The **Coefficient of Determination** $R^2$ is defined as

$$R^2=\frac{\textrm{ESS}}{\textrm{TSS}},$$

where TSS is the **total sum of squares** defined as:

$$\textrm{TSS} = \sum_{i=1}^{n}(Y_i - \bar{Y})^2 = (Y_i - \bar{Y})^{T}(Y_i - \bar{Y})$$

and ESS is the **explained sum of squares** defined as:

$$\textrm{ESS} = \sum_{i=1}^{n}(\hat{Y}_i - \bar{Y})^2 = (\hat{Y}_i - \bar{Y})^{T}(\hat{Y}_i - \bar{Y}).$$

**Remark:** Since $\textrm{TSS}$, $\textrm{ESS}$, and $\textrm{RSS}$ depend on $\beta$, one should write $\textrm{TSS}(\beta)$, $\textrm{ESS}(\beta)$, and $\textrm{RSS}(\beta)$ to be fully precise, but to simplify the notation, we skip writing $\beta$'s keeping in mind that all the three quantities depend on the parameter values.

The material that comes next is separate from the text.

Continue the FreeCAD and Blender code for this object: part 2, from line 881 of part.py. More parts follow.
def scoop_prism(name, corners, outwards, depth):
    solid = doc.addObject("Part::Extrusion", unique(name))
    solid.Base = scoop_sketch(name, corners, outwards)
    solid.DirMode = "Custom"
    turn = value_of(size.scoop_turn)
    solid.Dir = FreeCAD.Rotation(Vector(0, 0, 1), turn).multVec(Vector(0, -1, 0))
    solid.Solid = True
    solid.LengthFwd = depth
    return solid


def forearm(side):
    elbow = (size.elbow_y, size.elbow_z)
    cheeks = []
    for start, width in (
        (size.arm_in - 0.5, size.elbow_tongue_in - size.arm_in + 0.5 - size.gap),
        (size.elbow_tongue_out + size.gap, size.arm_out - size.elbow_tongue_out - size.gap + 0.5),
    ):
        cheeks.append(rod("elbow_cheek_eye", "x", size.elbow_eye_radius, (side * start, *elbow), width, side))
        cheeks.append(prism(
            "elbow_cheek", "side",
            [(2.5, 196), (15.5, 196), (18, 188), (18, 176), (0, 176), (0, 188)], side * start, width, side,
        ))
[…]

First, let us consider the sum $\sum_{i=1}^{n} \hat{\epsilon}_i \hat{Y}_i$. We show that it is equal zero. This fact will be used in the derivations presented in the continuation. Indeed, we have that

$$
\begin{align}
\sum_{i=1}^{n} \hat{\epsilon}_i \hat{Y}_i 
  &= \sum_{i=1}^{n} \hat{\epsilon}_i \left (\beta_0 + \sum_{j=1}^r x_{ij}\beta_j \right )\\
  &= \sum_{i=1}^{n} \hat{\epsilon}_i\beta_0 + \sum_{i=1}^{n} \hat{\epsilon}_i \left (\sum_{j=1}^r x_{ij}\beta_j \right)\\
  &= \beta_0 \sum_{i=1}^{n} \hat{\epsilon}_i + \sum_{j=1}^r \beta_j \left ( \sum_{i=1}^{n} x_{ij}\hat{\epsilon}_i \right )\\
  &= \beta_0 \cdot 0 + \sum_{j=1}^r \beta_j \cdot 0\\
  &= 0.
\end{align}
$$

Next, TSS can be written as:

$$
\begin{align}
\textrm{TSS} &= \sum_{i=1}^{n}(Y_i - \bar{Y})^2\\
             &= \sum_{i=1}^{n}(Y_i - \hat{Y}_i + \hat{Y}_i - \bar{Y})^2\\
             &= \sum_{i=1}^{n}\left [(Y_i - \hat{Y}_i)^2 + 2(Y_i - \hat{Y}_i)(\hat{Y}_i - \bar{Y}) + (\hat{Y}_i - \bar{Y})^2\right ]\\
             &= \sum_{i=1}^{n}(Y_i - \hat{Y}_i)^2 + \sum_{i=1}^{n}(\hat{Y}_i - \bar{Y})^2 + 2\sum_{i=1}^{n}(Y_i - \hat{Y}_i)(\hat{Y}_i - \bar{Y})\\
             &= \textrm{RSS} + \textrm{ESS} + 2\sum_{i=1}^{n}(Y_i - \hat{Y}_i)(\hat{Y}_i - \bar{Y})\\
             &= \textrm{RSS} + \textrm{ESS} + 2\left [\sum_{i=1}^{n} \hat{\epsilon}_i (\hat{Y}_i - \bar{Y}) \right ]\\
             &= \textrm{RSS} + \textrm{ESS} + 2\left [\sum_{i=1}^{n} \hat{\epsilon}_i \hat{Y}_i - \sum_{i=1}^{n} \hat{\epsilon}_i \bar{Y} \right ]\\
             &= \textrm{RSS} + \textrm{ESS} + 2\left [\sum_{i=1}^{n} \hat{\epsilon}_i \hat{Y}_i - \bar{Y} \sum_{i=1}^{n} \hat{\epsilon}_i \right ]\\
             &= \textrm{RSS} + \textrm{ESS} - 2\bar{Y} \sum_{i=1}^{n} \hat{\epsilon}_i.
\end{align}
$$

It follows that if the model **does include** the constant term $\beta_0$, then the last sum is 0 since $\sum_{i=1}^{n} \hat{\epsilon}_i = 0$ as shown above. Hence, if the model **does include** the constant term $\beta_0$, then

$$\textrm{TSS} = \textrm{RSS} + \textrm{ESS}$$

and

$$0 \leq R^2 \leq 1.$$

Otherwise, $R^2$ can be greater than 1. Therefore, if a model **does not include** the constant $\beta_0$, the coefficient of detemination is not well-defined.